What To Build Into 2027 Requirements
Three working drafting recommendations for travel managers writing Q3 2026 RFPs.
First, treat NDC content access and continuous-pricing handling as required sections, not as appendix capability checks. The market is now mature enough that supplier responses can be evaluated comparatively rather than as binary yes/no claims.
Second, scope a duty-of-care and traveler-tracking requirements block that explicitly addresses the visa and entry-friction agenda GBTA’s outlook poll has been flagging — 65% of buyers cited entry/exit and visa friction as a top-three concern. Build the supplier-side capability question into the RFP rather than assuming it.
Third, write contract language that survives ownership transitions. The Long Lake Management proposed acquisition of Amex GBT is the immediate case, but the broader read is that the TMC market has been in active M&A motion for two years and 2027 contracts will likely span at least one more ownership-side event.
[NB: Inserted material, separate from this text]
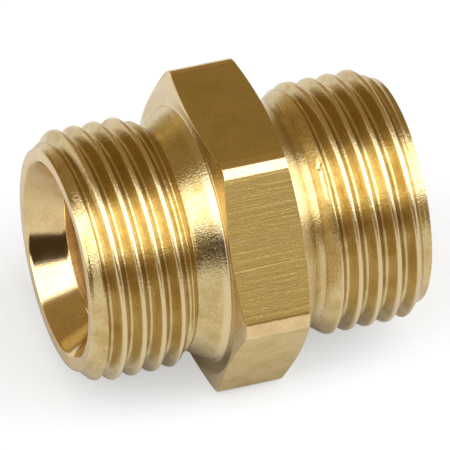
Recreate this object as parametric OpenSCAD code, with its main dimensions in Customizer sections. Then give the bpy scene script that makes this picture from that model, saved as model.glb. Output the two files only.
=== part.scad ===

Service-level guarantees, transition provisions and governance-review cadence are the contract sections that need the most attention in that environment.
The Q3 2026 RFP window is where the 2027 program structure gets locked in. The TMC market behind that window is materially more compressed, more NDC-mature, and more M&A-active than it was two cycles ago. The requirements packets reflecting those changes are the ones that will produce the strongest 2027 programs.